The XAU/USD pair is consolidating near record highs at 2285.00, supported by expectations that leading global central banks will soon ease monetary policy. The market's main scenario continues to see the US Federal Reserve lower its borrowing costs in June, despite the fact that the latest published data reflected a sufficient margin of safety for the US economy. The Manufacturing PMI from the Institute for Supply Management (ISM) in March increased from 47.8 points to 50.3 points, while analysts expected 48.4 points. Statistics presented yesterday indicated an increase in Factory Orders by 1.4% after -3.8% in the previous month, while experts expected an increase of 1.0%. JOLTS Job Openings in February increased from 8.748 million to 8.756 million, which was also better than expectations at 8.74 million.
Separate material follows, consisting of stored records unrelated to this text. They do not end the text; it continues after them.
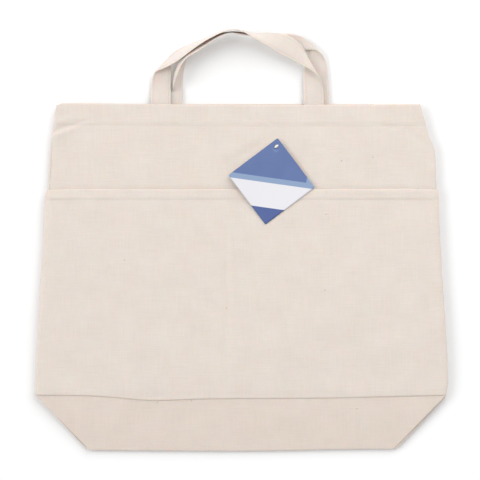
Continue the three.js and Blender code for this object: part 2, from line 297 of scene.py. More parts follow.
def waves(x, y, size, seed):
    """Smooth random relief from -1 to 1 whose lumps are about size across."""
    lattice = np.random.default_rng(seed).uniform(-1, 1, (64, 64))
    u = x / size + 32
    v = y / size + 32
    i = np.floor(u).astype(int)
    j = np.floor(v).astype(int)
    f = step(0, 1, u - i)
    g = step(0, 1, v - j)
    low = lattice[i % 64, j % 64] * (1 - f) + lattice[(i + 1) % 64, j % 64] * f
    high = lattice[i % 64, (j + 1) % 64] * (1 - f) + lattice[(i + 1) % 64, (j + 1) % 64] * f
    return low * (1 - g) + high * g


def fold_relief(x, y, folds):
    """The height that a list of creases adds to the cloth."""
    total = np.zeros_like(x)
    for x0, y0, x1, y1, width, height in folds:
        length = math.hypot(x1 - x0, y1 - y0)
        ux, uy = (x1 - x0) / length, (y1 - y0) / length
        along = ((x - x0) * ux + (y - y0) * uy) / length
        across = (x - x0) * uy - (y - y0) * ux
        fade = step(-0.25, 0.3, along) * (1 - step(0.7, 1.25, along))
        total += height * MM * fade * np.exp(-((across / (width * MM)) ** 2))
    return total


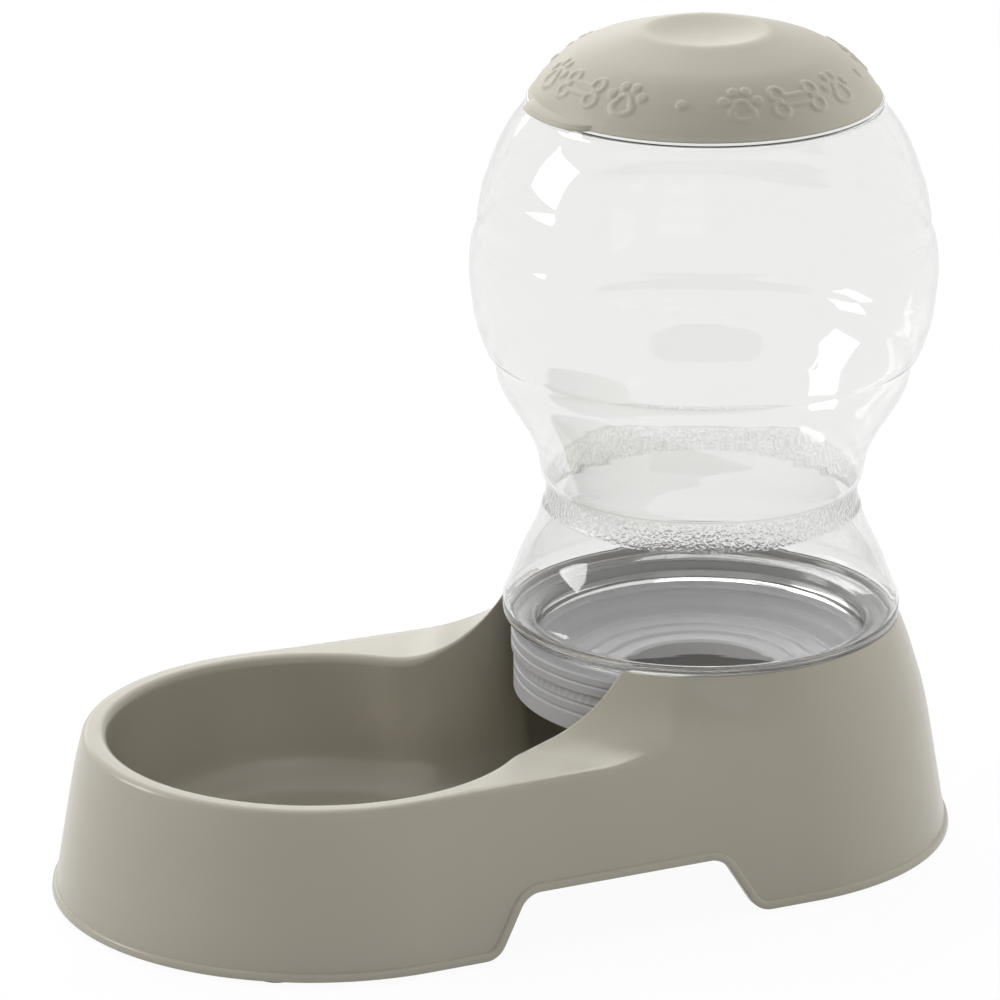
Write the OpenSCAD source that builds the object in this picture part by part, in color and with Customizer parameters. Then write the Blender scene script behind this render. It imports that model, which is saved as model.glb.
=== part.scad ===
// Gravity pet feeder. A moulded base holds the bowl and a low tower. An upturned
// clear bottle stands on the tower's collar, with a screwed ring round its neck
// and a pressed lid on its top. Four rubber feet carry the base.
// X runs from the bowl to the tower, Z is up, and the table top is at z = 0.

/* [Base] */
// Distance from the bowl's centre to the tower's axis
bowl_spacing = 165.5; // [150:0.5:220]
// Outer radius of the bowl end, at the table
bowl_end_r = 102.7; // [98:0.1:120]
// Height of the deck round the bowl, above the table
deck_z = 66.3; // [56:0.1:76]
// Height of the collar that the bottle stands on, above the table
collar_z = 91; // [84:0.5:110]
// Thickness of the moulded walls
wall = 2.8; // [1.8:0.1:3.4]
// Width of the collar's flat top
collar_w = 2.3; // [1.8:0.1:3.4]
// Lean of the outer wall's lower part, in degrees
wall_draft = 9.4; // [4:0.1:12]
// Height at which the outer wall starts to curl in
curl_z = 44; // [36:0.5:54]
// Radius of that curl
curl_r = 205; // [150:1:400]
// Radius of the hollow sweep from the deck up to the collar
fairing_r = 44; // [30:0.5:55]
// Distance that the sweep reaches out from the collar
fairing_reach = 42; // [36:0.5:55]

/* [Bowl and throat] */
// Inner radius of the bowl at its rim
bowl_r = 81.5; // [70:0.1:84]
// Height of the bowl's floor, above the table
floor_z = 12; // [8:0.5:18]
// Lean of the bowl's inner wall, in degrees
basin_draft = 5; // [2:0.5:8]
// Radius between the bowl's wall and its floor
basin_corner_r = 18; // [8:0.5:22]
// Width of the throat between the bowl and the tower
throat_w = 105.6; // [80:0.1:112]
// Plan radius where the bowl turns into the throat
throat_turn_r = 30; // [15:0.5:40]

/* [Foot bead and finger arches] */
// Height of the bead along the base's lower edge
bead_h = 3.3; // [2:0.1:5]
// Distance that the bead stands out from the wall
bead_out = 1.2; // [0.6:0.1:2]
// Height of each finger arch, above the base's lower edge
arch_h = 23; // [12:0.5:28]
// Length of each arch along its flat top, between the corners' sharp points
arch_top_w = 84; // [50:0.5:100]
// Slope of the arch's ends, in degrees
arch_slope = 59; // [45:1:75]
// Radius of the arch's corners
arch_corner_r = 10; // [4:0.5:11]
// Distance of the arch's middle from midway between bowl and tower
arch_shift = 4.2; // [-10:0.1:10]

/* [Feet] */
// Radius of a rubber foot
foot_r = 10; // [7:0.5:12]
// Height that a foot stands out below the base
foot_h = 2; // [1:0.1:4]
// Depth of the recess that a foot sits in
foot_seat = 1.5; // [1:0.1:2.5]
// Radial gap round a foot in its recess
foot_gap = 0.3; // [0.1:0.1:0.6]
// Distance of the bowl end's feet in from the foot of its wall
bowl_foot_inset = 12.7; // [12:0.1:20]
// Distance of the tower end's feet in from the foot of its wall
tower_foot_inset = 16.4; // [12:0.1:22]
// Bearing of the feet from the base's long axis, in degrees
foot_bearing = 57; // [40:1:70]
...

The focus of investors today will be the private sector employment report from Automatic Data Processing (ADP), as well as business activity data from ISM. Forecasts assume an increase in the Employment Change from 140.0 thousand to 148.0 thousand, while the Services PMI may adjust from 52.6 points to 52.7 points. Also, during the day there will be a number of speeches by representatives of the US Federal Reserve, including the Chair of the regulator, Jerome Powell.